Cost Is an Architectural Constraint

Nearly every LLM application starts with an exciting prototype. API call costs are a few cents -- not worth thinking about. Then it goes live, and the end-of-month bill may make you wonder whether the project is viable at all.

This story repeats because cost has a multiplicative structure.

Total cost = (input token unit price x input token count + output token unit price x output token count) x call frequency

The prototyping phase typically focuses only on unit price while ignoring the two multipliers: token count and frequency. When those multipliers go from "a few manual tests" to "a hundred thousand calls per day in production," cost grows by five orders of magnitude. A typical RAG Q&A scenario with 100,000 daily calls can reach six-figure monthly costs in US dollars -- a number that can be estimated with simple multiplication at design time, no need to wait until after launch.

Hidden sources of cost are frequently overlooked: retrieved context injected per RAG call, accumulated history in multi-turn conversations, redundant calls from retries and validation, and the price differential where output tokens cost more than input tokens. When these multipliers stack, the actual call cost can be 2-3x what the business logic alone would require.

Model Selection Is Multi-Dimensional Constrained Optimization

Model dependency risk and cost constraints are not two separate problems. They are different dimensions within the decision space of model selection. The correct approach is to incorporate both into a single decision framework at design time:

Route by task complexity. Different tasks are suited to different model sizes. Simple classification uses a small model, complex reasoning uses a large model, latency-sensitive tasks use a fast-responding model. Your business logic depends on interfaces you define; specific models are implementations of those interfaces -- when you need to switch, you modify the implementation and routing table, not API calls scattered across the codebase.

Maintain substitutability at the architectural level. Interfaces are organized by capability (text generation, structured output, classification); which specific provider is bound to each is an implementation detail. The value lies not in the complexity of the abstraction itself, but in establishing an architectural principle: business logic does not directly depend on a specific model provider.

Factor cost into the design phase. Cache identical or similar queries; compress retrieved context and conversation history; control output length through prompt design and max_tokens; batch-process latency-insensitive tasks. These are architectural choices that should be made at design time.

An Evaluation System Is the Prerequisite for Multi-Model Strategy

A multi-model strategy without an evaluation system is empty talk.

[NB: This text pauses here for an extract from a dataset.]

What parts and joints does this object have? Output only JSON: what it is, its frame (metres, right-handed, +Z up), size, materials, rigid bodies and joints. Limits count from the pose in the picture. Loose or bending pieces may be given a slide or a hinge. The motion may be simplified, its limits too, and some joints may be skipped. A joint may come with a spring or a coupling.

You need to maintain an evaluation set for each critical task and regularly run evaluations across multiple models. Routing decisions follow from evaluation results: which model offers the best cost-performance ratio for which class of tasks. When a model upgrade causes performance degradation, evaluation results will capture the change, and routing strategy adjusts accordingly.

The principle discussed in Chapter 2 applies directly here -- the future behavior of model providers is uncertain, costs are uncertain, and the architecture must leave room for both kinds of uncertainty.